By Peter Wankerman on 1/28/2014
I agree with most of the other comments, i.e., Clear Channel's comments are self-serving and off the mark. Ibiquity was and is a disaster. That is clearly not the "revitilization" answer. Drop the efficiency standards and allow ALL new tower technology especially Valcom's whip antenna. No paint, no guy wires, no lights = a tremendous reduction in expenses.
By Chip Giannettino on 1/27/2014
I agree with the others that the CC filing is somewhat self serving. DRM still has it's issues in a U.S. Implementation. The problem with AM digital is the digital carriers should never have been placed in the MW band. IBOC is not the accurate term for Ibiquity's solution, it is IBAC. We're using the first adjacents as the co-channel for our digital transmission. The band is crowded enough not having to deal with yet more carriers of broadband noise.
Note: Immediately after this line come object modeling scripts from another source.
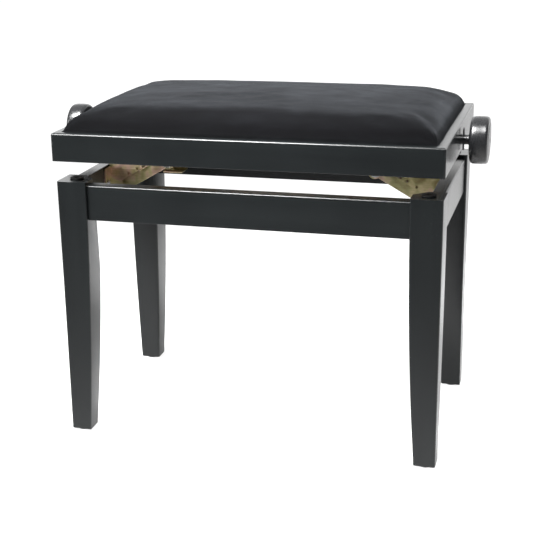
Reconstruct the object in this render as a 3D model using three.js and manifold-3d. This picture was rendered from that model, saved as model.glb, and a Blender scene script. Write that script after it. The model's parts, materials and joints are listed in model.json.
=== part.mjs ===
// Height-adjustable piano bench, in millimetres, +Z up.
// Origin: on the floor, under the middle of the bench. +X runs along the seat, +Y to its back.
import * as THREE from "three";
import { mergeVertices } from "three/addons/utils/BufferGeometryUtils.js";
import Module from "manifold-3d";

const wasm = await Module();
wasm.setup();

// ---- driving dimensions ----
const gap = 0.3; // between pieces that touch

const seat = { width: 560, depth: 350, top: 464, height: 41, thickness: 22, edge: 3.5, corner: 3 };
const rebate = { width: 10, depth: 9.5 };
const panelThickness = 6;
const cushion = { top: 503, side: 15 };

const base = { width: 556, depth: 337, legTop: 392 };
const leg = { width: 45, depth: 47, bottom: 3, footWidth: 31, footDepth: 29, edge: 2.5 };
const legChamfer = { top: 19, end: 250 }; // on the inner corner: width at the leg's top, and where it ends
const baseRail = { thickness: 20, bottom: 335, top: 387, edge: 3, setBack: 5.5, endSetBack: 3.5 };

const glide = { radius: 11, stemRadius: 2.5, stemTop: 14 };
const buffer = { radius: 10, thickness: 1.9, stemRadius: 3, stemLength: 10 };

const sheet = 2; // steel sheet
const spindleHeight = 441;
const spindleRadius = 6;
const spindleEnd = 307;
const knob = { radius: 34.5, inner: 293.5, outer: 319.5, neckRadius: 7, neckStart: 268 };
const splitPin = { x: 283.5, radius: 1.4, up: 11, down: 15 };

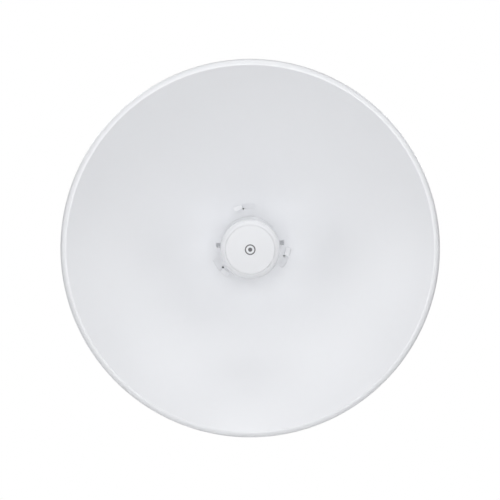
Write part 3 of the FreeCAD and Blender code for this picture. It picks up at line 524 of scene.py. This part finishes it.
# These are in millimetres.
JACK_Y, BUTTON_Y, BUTTON_X = -102.5, -113.5, -6.0
LIGHTS_X = (0.0, 3.0, 6.0, 9.0)
UNDERSIDE_Z = -26.0
BUTTON_HOLE_R, LIGHT_HOLE_R = 2.0, 1.3
GROOVE_CUT = ((-4.3, -114, 27), (4.3, -80, 32))
JACK_CUT = ((-8.2, JACK_Y - 7.7, -30), (8.2, JACK_Y + 7.7, -20))


def tube_tree(material):
    tree, given = new_tree("feed_tube", {"Spokes": "NodeSocketInt"})
    tube = facing_front(tree, lathe_geometry(tree, given["Geometry"], given["Spokes"]))
    cutters = [box_cutter(tree, *GROOVE_CUT), box_cutter(tree, *JACK_CUT),
               hole_row(tree, BUTTON_HOLE_R, [(BUTTON_X, BUTTON_Y)]),
               hole_row(tree, LIGHT_HOLE_R, [(x, BUTTON_Y) for x in LIGHTS_X])]
    for cutter in cutters:
        tube = combined(tree, "DIFFERENCE", tube, cutter)
    close_tree(tree, tube, material)
    return tree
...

During the day it somewhat works, but in the medium to big cities where you can hear second adjacents, this does nothing other than greatly reduce their listening area. HD Radio is not, nor never was a solution for AM broadcasters. The only solution is to get them moved out of the MW band.
By Scott Clifton on 1/25/2014
Most AM stations that WERE using IBOC, have now turned their digital signal off. What is Clear Chanel talking about? They are trying to save their 'defective' IBOC product. If the FCC had approved DRM, instead of IBOC, none of us would be having this conversation right now. The FCC should just ignore any comments from Clear Channel.
By Joe Barry on 1/24/2014
Of course CC wants to push digital, particularly since it is invested in the money pit of Ibiquity. If only it worked, I would support it. The best way to accomplish this is get analog/DRM compatible chips in new radios, then make a hard shutoff date, like TV. But if money can't be made by corporate leeches, it will never happen.